### Required work
Transcribe only the lines of the listing below from the one holding "return Part.Wire(edges)" through the one holding "if empty is", inclusive, without any change.
— start —
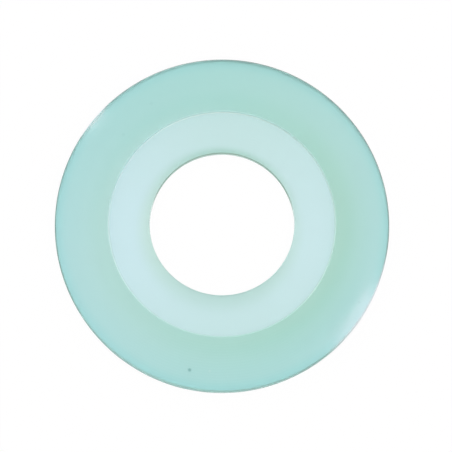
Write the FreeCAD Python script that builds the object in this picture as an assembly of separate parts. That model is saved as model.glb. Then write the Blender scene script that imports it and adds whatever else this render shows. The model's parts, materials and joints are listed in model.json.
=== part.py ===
"""A moulded silicone gasket: a flat ring with a thinner web round its bore.

The underside is one flat sealing face. The top has a broad flat land, and inside it a shallow round
recess, which takes the flange that clamps the ring. What is left under the recess is the web, and the
bore goes through the web. Towards the rim the land falls away in a slight shoulder, and the rim's wall
carries the fine ridge left where the two halves of the mould meet.

The whole ring is one section turned round the axis. The section is drawn in the XZ plane, where X is
the radius, as a closed loop of arcs, bevels and walls with straight runs between them.

Lengths are millimetres. The ring lies on its underside: the origin is on the bore's axis at the height
of that face, and +Z is the axis.
"""

import FreeCAD, Part
import os

# Driving sizes
outside_diameter = 63.0
recess_diameter = 42.7
bore_diameter = 27.2
thickness = 3.5
recess_depth = 1.3
shoulder_width = 4.0
shoulder_drop = 0.25
rim_top_radius = 0.4
rim_foot_bevel = 0.2
recess_lip_bevel = 0.15
recess_root_radius = 0.15
ridge_height = 0.06
ridge_width = 0.24

# Radii and heights that follow from them
rim_r = outside_diameter / 2
recess_r = recess_diameter / 2
bore_r = bore_diameter / 2
web_top_z = thickness - recess_depth
land_outer_r = max(rim_r - shoulder_width, recess_r + recess_lip_bevel)

UP = FreeCAD.Vector(0, 0, 1)
DOWN = FreeCAD.Vector(0, 0, -1)
OUTWARD = FreeCAD.Vector(1, 0, 0)
INWARD = FreeCAD.Vector(-1, 0, 0)
ORIGIN = FreeCAD.Vector(0, 0, 0)
FULL_TURN = 360
SAME_PLACE = 1e-6


def at(radius, height):
    """A point of the section."""
    return FreeCAD.Vector(radius, 0, height)


def arc_about(centre, start, end):
    """The shorter arc from start to end about its centre."""
    half_way = (start - centre) + (end - centre)
    half_way.normalize()
    return Part.Arc(start, centre + half_way * (start - centre).Length, end)


def rounded_corner(corner, back, onward, radius):
    """The quarter arc in a right-angled corner, between the runs that lead back and onward from it."""
    centre = corner + (back + onward) * radius
    return arc_about(centre, corner + back * radius, corner + onward * radius)


def bevelled_corner(corner, back, onward, width):
    """The flat across a right-angled corner, between the runs that lead back and onward from it."""
    return Part.LineSegment(corner + back * width, corner + onward * width)


def rim_edge_and_shoulder():
    """The rounded top edge of the rim, then the shoulder, which meets the flat land without a kink.

    The shoulder is an arc with its centre straight below the edge of the land. Carried on to the rim,
    it would end at its drop below the land. The edge's own arc touches it from inside, and touches the
    rim's wall.
    """
    width = rim_r - land_outer_r
    shoulder_radius = (width**2 + shoulder_drop**2) / (2 * shoulder_drop)
    shoulder_centre = at(land_outer_r, thickness - shoulder_radius)
    sideways = width - rim_top_radius
    upwards = ((shoulder_radius - rim_top_radius) ** 2 - sideways**2) ** 0.5
    edge_centre = shoulder_centre + at(sideways, upwards)

    towards_touch = edge_centre - shoulder_centre
    towards_touch.normalize()
    touch = shoulder_centre + towards_touch * shoulder_radius
    edge = arc_about(edge_centre, edge_centre + OUTWARD * rim_top_radius, touch)
    shoulder = arc_about(shoulder_centre, touch, at(land_outer_r, thickness))
    return edge, shoulder


def ridge_flanks(wall_bottom_z, wall_top_z):
    """The two flanks of the mould's ridge, which runs along the middle of the rim's straight wall."""
    middle_z = (wall_bottom_z + wall_top_z) / 2
    low = at(rim_r, middle_z - ridge_width / 2)
    peak = at(rim_r + ridge_height, middle_z)
    high = at(rim_r, middle_z + ridge_width / 2)
    return Part.LineSegment(low, peak), Part.LineSegment(peak, high)


def section():
    """The ring's section, from the wall of the bore along the underside, up the rim and back inward."""
    rim_edge, shoulder = rim_edge_and_shoulder()
    lower_flank, upper_flank = ridge_flanks(rim_foot_bevel, rim_edge.StartPoint.z)
    root_radius = min(recess_root_radius, recess_depth - recess_lip_bevel)
    outline = [
        Part.LineSegment(at(bore_r, web_top_z), at(bore_r, 0)),
        bevelled_corner(at(rim_r, 0), INWARD, UP, rim_foot_bevel),
        lower_flank,
        upper_flank,
        rim_edge,
        shoulder,
        bevelled_corner(at(recess_r, thickness), OUTWARD, DOWN, recess_lip_bevel),
        rounded_corner(at(recess_r, web_top_z), UP, INWARD, root_radius),
    ]
    edges = []
    for curve, following in zip(outline, outline[1:] + outline[:1]):
        edges.append(curve.toShape())
        if (following.StartPoint - curve.EndPoint).Length > SAME_PLACE:
            edges.append(Part.makeLine(curve.EndPoint, following.StartPoint))
    return Part.Wire(edges)


def sealing_ring():
    """The gasket, its section turned once round the axis."""
    return Part.Face(section()).revolve(ORIGIN, UP, FULL_TURN)


def main():
    os.makedirs("parts", exist_ok=True)
    ring = sealing_ring()
    ring.exportStep("parts/sealing_ring.step")
    box = ring.optimalBoundingBox()
    print(f"sealing_ring: {box.XLength:.2f} x {box.YLength:.2f} x {box.ZLength:.2f} mm")
    print(f"valid: {ring.isValid()}, solids: {len(ring.Solids)}, volume: {ring.Volume:.1f} cubic mm")


main()
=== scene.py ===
# %% [markdown]
# A moulded silicone gasket
#
# The object is one soft ring, pale aqua and slightly milky, photographed from almost straight above. It has
# no separate pieces, so this lesson makes one surface and gives it one finish. What makes it look like
# silicone is how light goes through it. The thin web round the bore is pale, the thicker land outside it is
# deeper, and the rim, where the eye looks into the most material, is deepest.

import json
import math

import bpy
import numpy as np
from mathutils import Matrix, Vector


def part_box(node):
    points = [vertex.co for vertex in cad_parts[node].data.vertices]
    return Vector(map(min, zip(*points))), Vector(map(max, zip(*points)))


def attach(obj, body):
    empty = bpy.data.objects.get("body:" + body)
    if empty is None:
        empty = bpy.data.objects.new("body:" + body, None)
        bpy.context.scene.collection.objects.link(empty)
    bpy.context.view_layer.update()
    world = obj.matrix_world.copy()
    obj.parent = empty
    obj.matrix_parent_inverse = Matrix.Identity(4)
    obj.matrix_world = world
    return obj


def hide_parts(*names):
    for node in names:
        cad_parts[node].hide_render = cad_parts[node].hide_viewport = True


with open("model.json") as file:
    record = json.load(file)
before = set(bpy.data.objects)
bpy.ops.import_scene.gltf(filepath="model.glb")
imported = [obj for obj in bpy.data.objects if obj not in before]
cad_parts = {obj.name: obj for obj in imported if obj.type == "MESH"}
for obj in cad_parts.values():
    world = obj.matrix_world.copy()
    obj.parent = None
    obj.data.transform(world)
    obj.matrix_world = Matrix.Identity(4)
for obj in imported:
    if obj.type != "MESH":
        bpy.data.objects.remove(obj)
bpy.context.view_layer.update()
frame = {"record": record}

# %% [markdown]
# Sizes from the frame
#
# The model of the construction already holds the sizes that matter, so they aren't typed again. The box of
# the node gives the rim and the thickness. The mounts in the record give the bore and the recess, because
# those are the places where other parts fit.

# %% Read the sizes
MM = 0.001
_, ring_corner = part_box("sealing_ring")
mounts = {mount["name"]: mount for mount in frame["record"]["mounts"]}

ridge_r = ring_corner[0]
thickness = ring_corner[2]
bore_r = mounts["bore"]["dims"]["r_mm"] * MM
recess_r = mounts["recess"]["dims"]["r_mm"] * MM
web_top = mounts["clamped_web"]["pos_m"][2]
ridge_height = 0.06 * MM
rim_r = ridge_r - ridge_height
print(f"rim {rim_r / MM:.2f}, recess {recess_r / MM:.2f}, bore {bore_r / MM:.2f} mm")
print(f"thickness {thickness / MM:.2f}, web {web_top / MM:.2f} mm")

# %% [markdown]
# The section
#
# A moulded ring is easiest to think of as its section, the outline that a cut through one side would show.
# Carried once round the axis, that outline is the whole surface. Here it is a list of straight runs and
# arcs in the plane of radius and height. A subdivided mesh could round the corners instead, but an arc says
# exactly how round each one is. Long runs get more points near their ends, so that smooth shading stays
# flat in the middle of a face and turns only at its corners.

# %% Runs and arcs
UP, DOWN, OUT, IN = np.array([[0, 1], [0, -1], [1, 0], [-1, 0]], dtype=float)


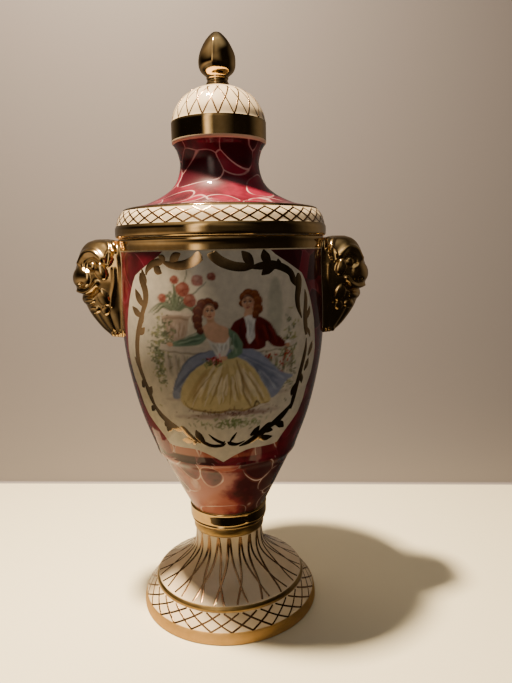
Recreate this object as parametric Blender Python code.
"""Porcelain lidded urn with two gilded animal-mask handles.

Three hollow castings turned about Z: the foot, the body with its handles luted on, and the loose lid.
Metres, +Z up. The origin is at the middle of the foot's underside, and the handles lie along X.
"""
from math import cos, pi, sin

import bmesh
import bpy
from mathutils import Matrix, Vector

# Driving sizes
HEIGHT = 0.4600        # underside of the foot to the tip of the finial
SEGMENTS = 32          # flats around each turned piece
GAP = 0.0003           # joint between two pieces that touch
WALL = 0.0045          # thickness of the cast porcelain

# Foot: base edge, lattice slope, shoulder ring, bell, stem and collar
BASE_R = 0.0740
EDGE_TOP_R = 0.0724
EDGE_TOP_Z = 0.0092
SHOULDER_R = 0.0632
SHOULDER_Z = 0.0202
STEM_R = 0.0285
COLLAR_LOW_Z = 0.0643
COLLAR_R = 0.0298
FOOT_TOP_Z = 0.0710
TREAD_R = 0.0650       # inner edge of the ring that the urn stands on

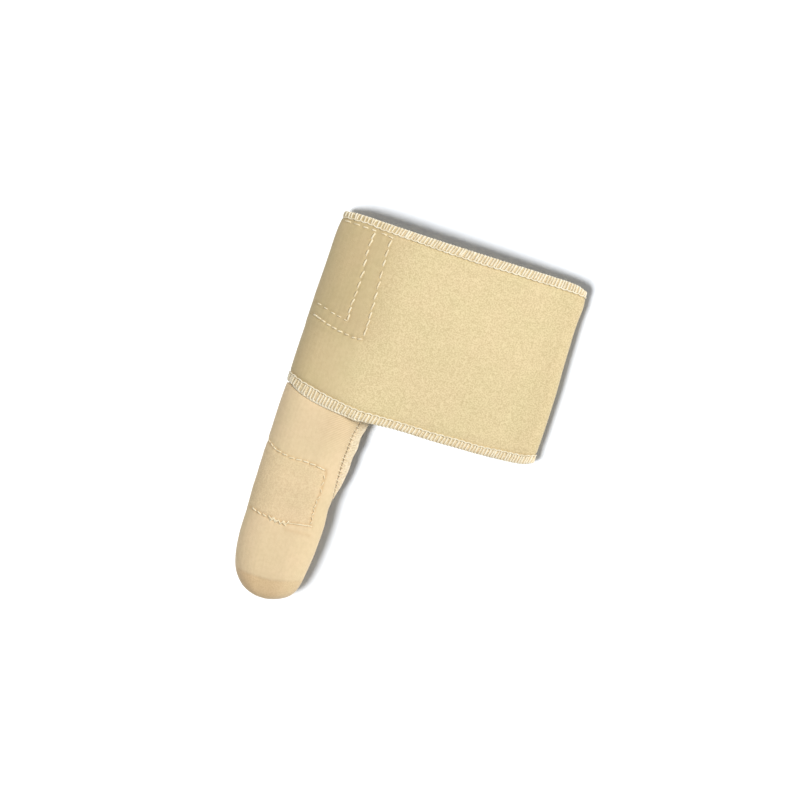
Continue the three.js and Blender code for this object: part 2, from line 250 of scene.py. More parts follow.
rimMiddle = rimOver(sleeve["width"] / 2)


# How far a place on the sleeve lies past the crease near its tip
def pastCrease(x, distance):
    across = (x - sleeve["shift"]) / sleeve["width"]
    return distance - sleeve["length"] + sleeve["dome"] * (1 - creaseAlong(across))


# A point on the sleeve's outside, at a distance from the band's rim, without small relief
def sleeveMiddle(turn, distance):
    share = min(max(distance / sleeve["length"], 0.0), 1.0)
    pastDome = (distance - sleeve["length"] + sleeve["dome"]) / sleeve["dome"]
    pastDome = min(max(pastDome, 0.0), 1.0)
    dome = (1 - pastDome ** sleeve["domePower"]) ** (1 / sleeve["domeRoot"])
    neck = 1 - blendIn(distance, -1.2, 0.5)
    onTip = blendIn(distance - sleeve["length"] + sleeve["dome"], -3, 2)
    rounding = math.sqrt(min(max(sleeve["length"] - distance, 0.0) / sleeve["dome"], 1.0))
    left = mix(sleeve["shift"] + sleeve["width"] * sleeveLeft(share), tipLeft(rounding), onTip)
    left += sleeve["neckAside"] * neck
    right = mix(sleeve["shift"] + sleeve["width"] * sleeveRight(share), tipRight(rounding), onTip)
    full = sleeve["height"] * sleeveRise(share)
    high = (full - (sleeve["neckUnder"] + sleeve["neckOver"]) * neck) * math.sqrt(dome)
    fold = sleeve["fold"] * dome
    x, bulge, z = flatTube(turn, left, right, high, fold, fold)
    bow = (rimOver(x) - rimMiddle) * (1 - blendIn(share, 0, sleeve["bowEnd"]))
    z += sleeve["neckUnder"] * neck + full * (1 - math.sqrt(dome)) / 3
    if math.sin(turn) > 0:
        past = pastCrease(x, distance)
        step = blendIn(past, -0.5, 0.7) * (1 - blendIn(past, 1, 9))
        near = math.exp(-((past / sleeve["creaseWidth"]) ** 2))
        z -= sleeve["creaseDepth"] * (step + 0.3 * near) * math.sin(turn) * dome
    return Vector((x, sleeveRoot + bow - distance, z))


# The direction that points out of a surface at a place on it
def outward(surface, turn, along, small=1e-3):
    roundIt = surface(turn + small, along) - surface(turn - small, along)
    downIt = surface(turn, along + small) - surface(turn, along - small)
    return downIt.cross(roundIt).normalized()


def signedAcross(turn, width):  # x on the upper layer, and -x on the lower one
    x = width * (1 - math.cos(turn)) / 2
    return -x if math.sin(turn) < 0 else x


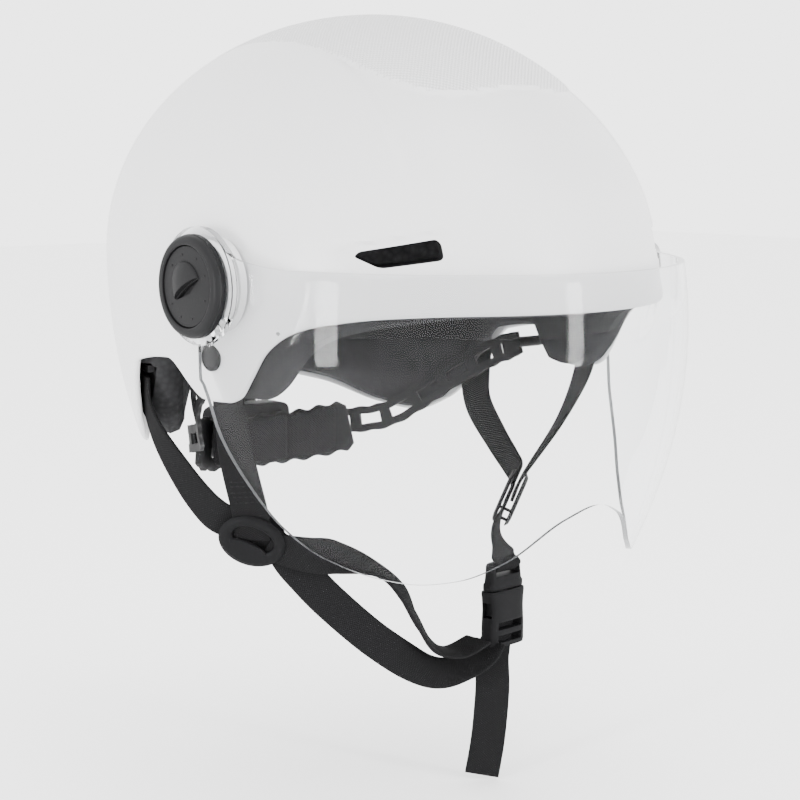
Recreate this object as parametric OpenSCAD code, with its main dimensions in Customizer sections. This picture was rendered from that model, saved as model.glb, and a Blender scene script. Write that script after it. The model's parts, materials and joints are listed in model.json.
— end —
### Solved exercise
    return Part.Wire(edges)


def sealing_ring():
    """The gasket, its section turned once round the axis."""
    return Part.Face(section()).revolve(ORIGIN, UP, FULL_TURN)


def main():
    os.makedirs("parts", exist_ok=True)
    ring = sealing_ring()
    ring.exportStep("parts/sealing_ring.step")
    box = ring.optimalBoundingBox()
    print(f"sealing_ring: {box.XLength:.2f} x {box.YLength:.2f} x {box.ZLength:.2f} mm")
    print(f"valid: {ring.isValid()}, solids: {len(ring.Solids)}, volume: {ring.Volume:.1f} cubic mm")


main()
=== scene.py ===
# %% [markdown]
# A moulded silicone gasket
#
# The object is one soft ring, pale aqua and slightly milky, photographed from almost straight above. It has
# no separate pieces, so this lesson makes one surface and gives it one finish. What makes it look like
# silicone is how light goes through it. The thin web round the bore is pale, the thicker land outside it is
# deeper, and the rim, where the eye looks into the most material, is deepest.

import json
import math

import bpy
import numpy as np
from mathutils import Matrix, Vector


def part_box(node):
    points = [vertex.co for vertex in cad_parts[node].data.vertices]
    return Vector(map(min, zip(*points))), Vector(map(max, zip(*points)))


def attach(obj, body):
    empty = bpy.data.objects.get("body:" + body)
    if empty is None:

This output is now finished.